» **Material**

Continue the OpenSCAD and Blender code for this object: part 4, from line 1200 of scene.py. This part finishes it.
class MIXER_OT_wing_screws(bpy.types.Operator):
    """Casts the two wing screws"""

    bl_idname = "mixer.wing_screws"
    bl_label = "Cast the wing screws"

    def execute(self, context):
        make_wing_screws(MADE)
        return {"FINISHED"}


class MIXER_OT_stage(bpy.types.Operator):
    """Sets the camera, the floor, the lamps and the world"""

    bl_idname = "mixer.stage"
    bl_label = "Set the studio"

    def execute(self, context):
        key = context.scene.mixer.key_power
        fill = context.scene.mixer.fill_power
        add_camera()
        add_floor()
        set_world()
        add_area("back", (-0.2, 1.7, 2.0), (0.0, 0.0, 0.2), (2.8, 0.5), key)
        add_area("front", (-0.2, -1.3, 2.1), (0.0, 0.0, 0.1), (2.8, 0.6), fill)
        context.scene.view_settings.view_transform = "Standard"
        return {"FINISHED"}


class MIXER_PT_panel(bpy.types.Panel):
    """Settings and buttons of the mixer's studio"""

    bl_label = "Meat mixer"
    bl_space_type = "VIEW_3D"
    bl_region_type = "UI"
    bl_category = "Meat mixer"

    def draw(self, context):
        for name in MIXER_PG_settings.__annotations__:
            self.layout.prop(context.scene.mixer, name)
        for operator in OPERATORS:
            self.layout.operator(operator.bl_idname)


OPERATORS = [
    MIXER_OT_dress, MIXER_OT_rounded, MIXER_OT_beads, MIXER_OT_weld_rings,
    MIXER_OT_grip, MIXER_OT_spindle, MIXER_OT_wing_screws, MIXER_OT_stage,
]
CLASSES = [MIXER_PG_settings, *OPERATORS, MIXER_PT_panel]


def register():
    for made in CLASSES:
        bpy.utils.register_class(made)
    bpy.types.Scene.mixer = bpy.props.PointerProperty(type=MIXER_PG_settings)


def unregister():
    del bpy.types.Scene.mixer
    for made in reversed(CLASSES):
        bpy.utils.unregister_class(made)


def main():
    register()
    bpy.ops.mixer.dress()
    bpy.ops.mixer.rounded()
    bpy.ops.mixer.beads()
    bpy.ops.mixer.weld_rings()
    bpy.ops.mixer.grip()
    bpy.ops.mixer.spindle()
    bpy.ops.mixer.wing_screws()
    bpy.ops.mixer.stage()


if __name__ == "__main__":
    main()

» **Aim**
Each line of the listing should be copied exactly.

» **Response to this exercise**
Continue the OpenSCAD and Blender code for this object: part 4, from line 1200 of scene.py. This part finishes it.
class MIXER_OT_wing_screws(bpy.types.Operator):
    """Casts the two wing screws"""

    bl_idname = "mixer.wing_screws"
    bl_label = "Cast the wing screws"

    def execute(self, context):
        make_wing_screws(MADE)
        return {"FINISHED"}


class MIXER_OT_stage(bpy.types.Operator):
    """Sets the camera, the floor, the lamps and the world"""

    bl_idname = "mixer.stage"
    bl_label = "Set the studio"

    def execute(self, context):
        key = context.scene.mixer.key_power
        fill = context.scene.mixer.fill_power
        add_camera()
        add_floor()
        set_world()
        add_area("back", (-0.2, 1.7, 2.0), (0.0, 0.0, 0.2), (2.8, 0.5), key)
        add_area("front", (-0.2, -1.3, 2.1), (0.0, 0.0, 0.1), (2.8, 0.6), fill)
        context.scene.view_settings.view_transform = "Standard"
        return {"FINISHED"}


class MIXER_PT_panel(bpy.types.Panel):
    """Settings and buttons of the mixer's studio"""

    bl_label = "Meat mixer"
    bl_space_type = "VIEW_3D"
    bl_region_type = "UI"
    bl_category = "Meat mixer"

    def draw(self, context):
        for name in MIXER_PG_settings.__annotations__:
            self.layout.prop(context.scene.mixer, name)
        for operator in OPERATORS:
            self.layout.operator(operator.bl_idname)


OPERATORS = [
    MIXER_OT_dress, MIXER_OT_rounded, MIXER_OT_beads, MIXER_OT_weld_rings,
    MIXER_OT_grip, MIXER_OT_spindle, MIXER_OT_wing_screws, MIXER_OT_stage,
]
CLASSES = [MIXER_PG_settings, *OPERATORS, MIXER_PT_panel]


def register():
    for made in CLASSES:
        bpy.utils.register_class(made)
    bpy.types.Scene.mixer = bpy.props.PointerProperty(type=MIXER_PG_settings)


def unregister():
    del bpy.types.Scene.mixer
    for made in reversed(CLASSES):
        bpy.utils.unregister_class(made)


def main():
    register()
    bpy.ops.mixer.dress()
    bpy.ops.mixer.rounded()
    bpy.ops.mixer.beads()
    bpy.ops.mixer.weld_rings()
    bpy.ops.mixer.grip()
    bpy.ops.mixer.spindle()
    bpy.ops.mixer.wing_screws()
    bpy.ops.mixer.stage()


if __name__ == "__main__":
    main()